Instructions to follow = Exactly reproduce the lines that follow.

[Records]
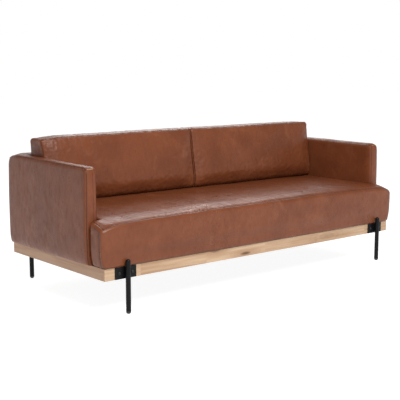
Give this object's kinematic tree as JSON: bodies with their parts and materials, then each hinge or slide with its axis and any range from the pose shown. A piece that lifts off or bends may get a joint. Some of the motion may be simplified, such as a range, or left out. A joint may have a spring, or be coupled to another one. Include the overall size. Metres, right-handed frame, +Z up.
{
  "type": "three-seat sofa",
  "caption": "Long leather sofa with a T-shaped tight seat, thin wrap-around arms and back, loose back cushions, and a wooden plinth on round metal rod legs.",
  "frame": {"origin": "on the floor, under the middle of the sofa", "axes": "+Z up, +X along the length of the sofa, the seat's front faces -Y"},
  "size_m": [2.156, 0.969, 0.821],
  "materials": {
    "oak": "satin",
    "frame_timber": "matte",
    "hardboard": "matte",
    "black_steel": "matte",
    "black_bolts": "satin",
    "black_nylon": "matte",
    "zinc_steel": "satin",
    "spring_steel": "satin",
    "felt": "matte",
    "foam": "matte",
    "webbing": "matte",
    "dust_fabric": "matte",
    "seat_leather": "satin",
    "shell_leather": "satin",
    "cushion_leather": "satin",
    "zip_tape": "matte",
    "zip_metal": "satin"
  },
  "bodies": {
    "sofa_body": {"base_front_rail": "oak", "base_rear_rail": "oak", "base_left_rail": "oak", "base_right_rail": "oak", "base_cross_rail_left": "frame_timber", "base_cross_rail_centre": "frame_timber", "base_cross_rail_right": "frame_timber", "base_corner_blocks": "frame_timber", "dust_cover": "dust_fabric", "leg_rod_front_left": "black_steel", "leg_plate_front_left": "black_steel", "leg_glide_front_left": "black_nylon", "leg_rod_front_right": "black_steel", "leg_plate_front_right": "black_steel", "leg_glide_front_right": "black_nylon", "leg_rod_rear_left": "black_steel", "leg_plate_rear_left": "black_steel", "leg_glide_rear_left": "black_nylon", "leg_rod_rear_right": "black_steel", "leg_plate_rear_right": "black_steel", "leg_glide_rear_right": "black_nylon", "leg_bolts": "black_bolts", "leg_tee_nuts": "zinc_steel", "body_bolts": "zinc_steel", "seat_front_rail": "frame_timber", "seat_rear_rail": "frame_timber", "seat_left_rail": "frame_timber", "seat_right_rail": "frame_timber", "seat_centre_brace": "frame_timber", "seat_springs": "spring_steel", "seat_spring_clips": "zinc_steel", "seat_spring_pad": "felt", "seat_front_foam": "foam", "seat_deck_foam": "foam", "seat_cover": "seat_leather", "back_top_rail": "frame_timber", "back_uprights": "frame_timber", "back_webbing": "webbing", "back_foam": "foam", "back_cover": "shell_leather", "left_arm_front_post": "frame_timber", "left_arm_rear_post": "frame_timber", "left_arm_top_rail": "frame_timber", "left_arm_panel": "hardboard", "left_arm_foam": "foam", "left_arm_cover": "shell_leather", "right_arm_front_post": "frame_timber", "right_arm_rear_post": "frame_timber", "right_arm_top_rail": "frame_timber", "right_arm_panel": "hardboard", "right_arm_foam": "foam", "right_arm_cover": "shell_leather"},
    "left_back_cushion": {"left_back_cushion_core": "foam", "left_back_cushion_cover": "cushion_leather", "left_back_cushion_zip_chain": "zip_tape"},
    "left_zip_slider": {"left_back_cushion_zip_slider": "zip_metal"},
    "right_back_cushion": {"right_back_cushion_core": "foam", "right_back_cushion_cover": "cushion_leather", "right_back_cushion_zip_chain": "zip_tape"},
    "right_zip_slider": {"right_back_cushion_zip_slider": "zip_metal"}
  },
  "joints": [
    {"name": "left_cushion_lift", "type": "slide", "parent": "sofa_body", "child": "left_back_cushion", "axis": [0, 0, 1], "range_m": [0, 0.4]},
    {"name": "left_cushion_zip", "type": "slide", "parent": "left_back_cushion", "child": "left_zip_slider", "axis": [-1, 0, 0], "range_m": [0, 0.868]},
    {"name": "right_cushion_lift", "type": "slide", "parent": "sofa_body", "child": "right_back_cushion", "axis": [0, 0, 1], "range_m": [0, 0.4]},
    {"name": "right_cushion_zip", "type": "slide", "parent": "right_back_cushion", "child": "right_zip_slider", "axis": [1, 0, 0], "range_m": [0, 0.868]}
  ]
}
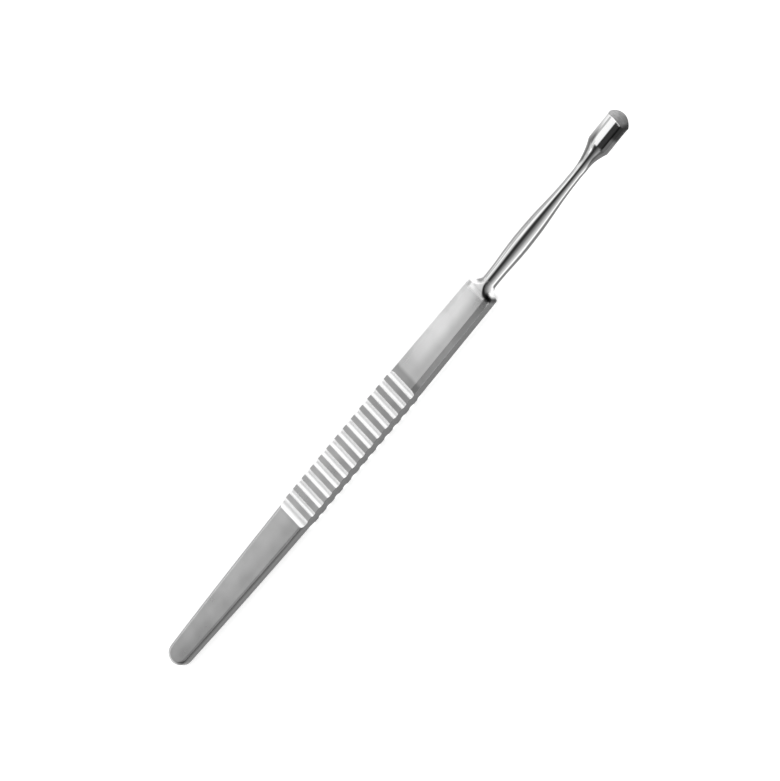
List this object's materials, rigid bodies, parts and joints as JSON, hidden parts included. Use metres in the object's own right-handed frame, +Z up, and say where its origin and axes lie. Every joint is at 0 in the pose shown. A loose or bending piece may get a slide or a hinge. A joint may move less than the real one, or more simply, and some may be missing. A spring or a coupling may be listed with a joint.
{
  "type": "dermal curette",
  "caption": "Hand curette in steel: a flat handle with a cross-ribbed grip, and a slim shaft that ends in a half-round scoop with a sharp lip.",
  "frame": {"origin": "on the surface it lies on, below the middle of its overall length", "axes": "+X from the butt end of the handle to the cutting lip, +Z up, out of the handle's upper face"},
  "size_m": [0.14, 0.0068, 0.0056],
  "materials": {
    "steel": "satin on the handle and polished on the shaft and the scoop"
  },
  "bodies": {
    "root": {"curette": "steel"}
  },
  "joints": []
}
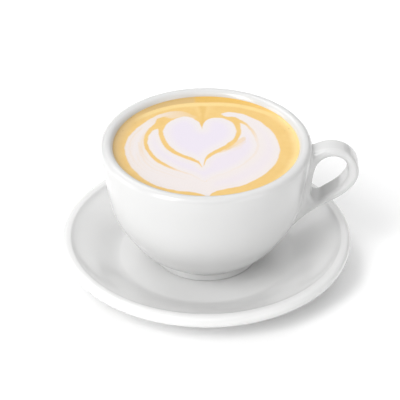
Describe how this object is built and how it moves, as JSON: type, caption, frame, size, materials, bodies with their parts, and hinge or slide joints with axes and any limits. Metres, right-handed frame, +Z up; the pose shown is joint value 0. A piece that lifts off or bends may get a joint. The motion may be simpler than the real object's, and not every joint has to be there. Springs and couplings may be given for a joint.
{
  "type": "latte",
  "caption": "Latte with milk-foam art in a thick white porcelain cup with a loop handle, standing on its deep saucer.",
  "frame": {"origin": "centre of the saucer's foot ring, on the table plane", "axes": "+Z up along the shared axis of cup and saucer, +X from that axis towards the cup's handle"},
  "size_m": [0.1451, 0.1426, 0.0707],
  "materials": {
    "porcelain": "smooth white glaze, glossy",
    "drink": "fine coffee foam, soft sheen, golden brown with white milk"
  },
  "bodies": {
    "root": {"saucer": "porcelain", "cup": "porcelain", "latte": "drink"}
  },
  "joints": []
}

Reply to the exercise =
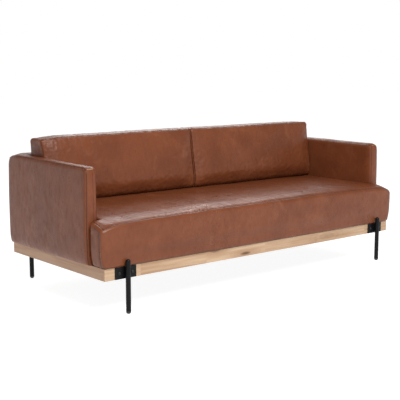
Give this object's kinematic tree as JSON: bodies with their parts and materials, then each hinge or slide with its axis and any range from the pose shown. A piece that lifts off or bends may get a joint. Some of the motion may be simplified, such as a range, or left out. A joint may have a spring, or be coupled to another one. Include the overall size. Metres, right-handed frame, +Z up.
{
  "type": "three-seat sofa",
  "caption": "Long leather sofa with a T-shaped tight seat, thin wrap-around arms and back, loose back cushions, and a wooden plinth on round metal rod legs.",
  "frame": {"origin": "on the floor, under the middle of the sofa", "axes": "+Z up, +X along the length of the sofa, the seat's front faces -Y"},
  "size_m": [2.156, 0.969, 0.821],
  "materials": {
    "oak": "satin",
    "frame_timber": "matte",
    "hardboard": "matte",
    "black_steel": "matte",
    "black_bolts": "satin",
    "black_nylon": "matte",
    "zinc_steel": "satin",
    "spring_steel": "satin",
    "felt": "matte",
    "foam": "matte",
    "webbing": "matte",
    "dust_fabric": "matte",
    "seat_leather": "satin",
    "shell_leather": "satin",
    "cushion_leather": "satin",
    "zip_tape": "matte",
    "zip_metal": "satin"
  },
  "bodies": {
    "sofa_body": {"base_front_rail": "oak", "base_rear_rail": "oak", "base_left_rail": "oak", "base_right_rail": "oak", "base_cross_rail_left": "frame_timber", "base_cross_rail_centre": "frame_timber", "base_cross_rail_right": "frame_timber", "base_corner_blocks": "frame_timber", "dust_cover": "dust_fabric", "leg_rod_front_left": "black_steel", "leg_plate_front_left": "black_steel", "leg_glide_front_left": "black_nylon", "leg_rod_front_right": "black_steel", "leg_plate_front_right": "black_steel", "leg_glide_front_right": "black_nylon", "leg_rod_rear_left": "black_steel", "leg_plate_rear_left": "black_steel", "leg_glide_rear_left": "black_nylon", "leg_rod_rear_right": "black_steel", "leg_plate_rear_right": "black_steel", "leg_glide_rear_right": "black_nylon", "leg_bolts": "black_bolts", "leg_tee_nuts": "zinc_steel", "body_bolts": "zinc_steel", "seat_front_rail": "frame_timber", "seat_rear_rail": "frame_timber", "seat_left_rail": "frame_timber", "seat_right_rail": "frame_timber", "seat_centre_brace": "frame_timber", "seat_springs": "spring_steel", "seat_spring_clips": "zinc_steel", "seat_spring_pad": "felt", "seat_front_foam": "foam", "seat_deck_foam": "foam", "seat_cover": "seat_leather", "back_top_rail": "frame_timber", "back_uprights": "frame_timber", "back_webbing": "webbing", "back_foam": "foam", "back_cover": "shell_leather", "left_arm_front_post": "frame_timber", "left_arm_rear_post": "frame_timber", "left_arm_top_rail": "frame_timber", "left_arm_panel": "hardboard", "left_arm_foam": "foam", "left_arm_cover": "shell_leather", "right_arm_front_post": "frame_timber", "right_arm_rear_post": "frame_timber", "right_arm_top_rail": "frame_timber", "right_arm_panel": "hardboard", "right_arm_foam": "foam", "right_arm_cover": "shell_leather"},
    "left_back_cushion": {"left_back_cushion_core": "foam", "left_back_cushion_cover": "cushion_leather", "left_back_cushion_zip_chain": "zip_tape"},
    "left_zip_slider": {"left_back_cushion_zip_slider": "zip_metal"},
    "right_back_cushion": {"right_back_cushion_core": "foam", "right_back_cushion_cover": "cushion_leather", "right_back_cushion_zip_chain": "zip_tape"},
    "right_zip_slider": {"right_back_cushion_zip_slider": "zip_metal"}
  },
  "joints": [
    {"name": "left_cushion_lift", "type": "slide", "parent": "sofa_body", "child": "left_back_cushion", "axis": [0, 0, 1], "range_m": [0, 0.4]},
    {"name": "left_cushion_zip", "type": "slide", "parent": "left_back_cushion", "child": "left_zip_slider", "axis": [-1, 0, 0], "range_m": [0, 0.868]},
    {"name": "right_cushion_lift", "type": "slide", "parent": "sofa_body", "child": "right_back_cushion", "axis": [0, 0, 1], "range_m": [0, 0.4]},
    {"name": "right_cushion_zip", "type": "slide", "parent": "right_back_cushion", "child": "right_zip_slider", "axis": [1, 0, 0], "range_m": [0, 0.868]}
  ]
}
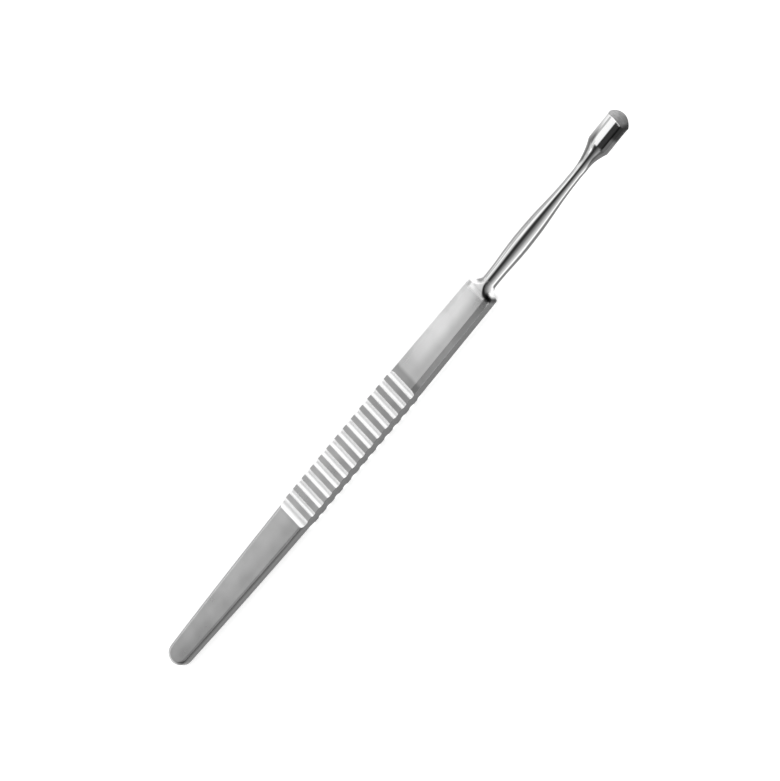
List this object's materials, rigid bodies, parts and joints as JSON, hidden parts included. Use metres in the object's own right-handed frame, +Z up, and say where its origin and axes lie. Every joint is at 0 in the pose shown. A loose or bending piece may get a slide or a hinge. A joint may move less than the real one, or more simply, and some may be missing. A spring or a coupling may be listed with a joint.
{
  "type": "dermal curette",
  "caption": "Hand curette in steel: a flat handle with a cross-ribbed grip, and a slim shaft that ends in a half-round scoop with a sharp lip.",
  "frame": {"origin": "on the surface it lies on, below the middle of its overall length", "axes": "+X from the butt end of the handle to the cutting lip, +Z up, out of the handle's upper face"},
  "size_m": [0.14, 0.0068, 0.0056],
  "materials": {
    "steel": "satin on the handle and polished on the shaft and the scoop"
  },
  "bodies": {
    "root": {"curette": "steel"}
  },
  "joints": []
}
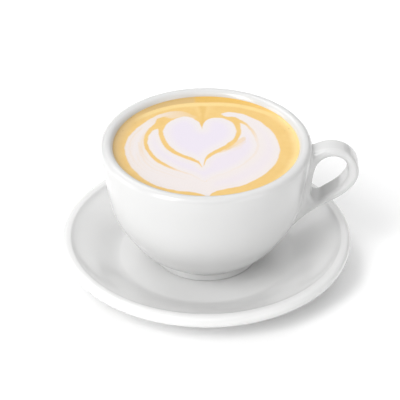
Describe how this object is built and how it moves, as JSON: type, caption, frame, size, materials, bodies with their parts, and hinge or slide joints with axes and any limits. Metres, right-handed frame, +Z up; the pose shown is joint value 0. A piece that lifts off or bends may get a joint. The motion may be simpler than the real object's, and not every joint has to be there. Springs and couplings may be given for a joint.
{
  "type": "latte",
  "caption": "Latte with milk-foam art in a thick white porcelain cup with a loop handle, standing on its deep saucer.",
  "frame": {"origin": "centre of the saucer's foot ring, on the table plane", "axes": "+Z up along the shared axis of cup and saucer, +X from that axis towards the cup's handle"},
  "size_m": [0.1451, 0.1426, 0.0707],
  "materials": {
    "porcelain": "smooth white glaze, glossy",
    "drink": "fine coffee foam, soft sheen, golden brown with white milk"
  },
  "bodies": {
    "root": {"saucer": "porcelain", "cup": "porcelain", "latte": "drink"}
  },
  "joints": []
}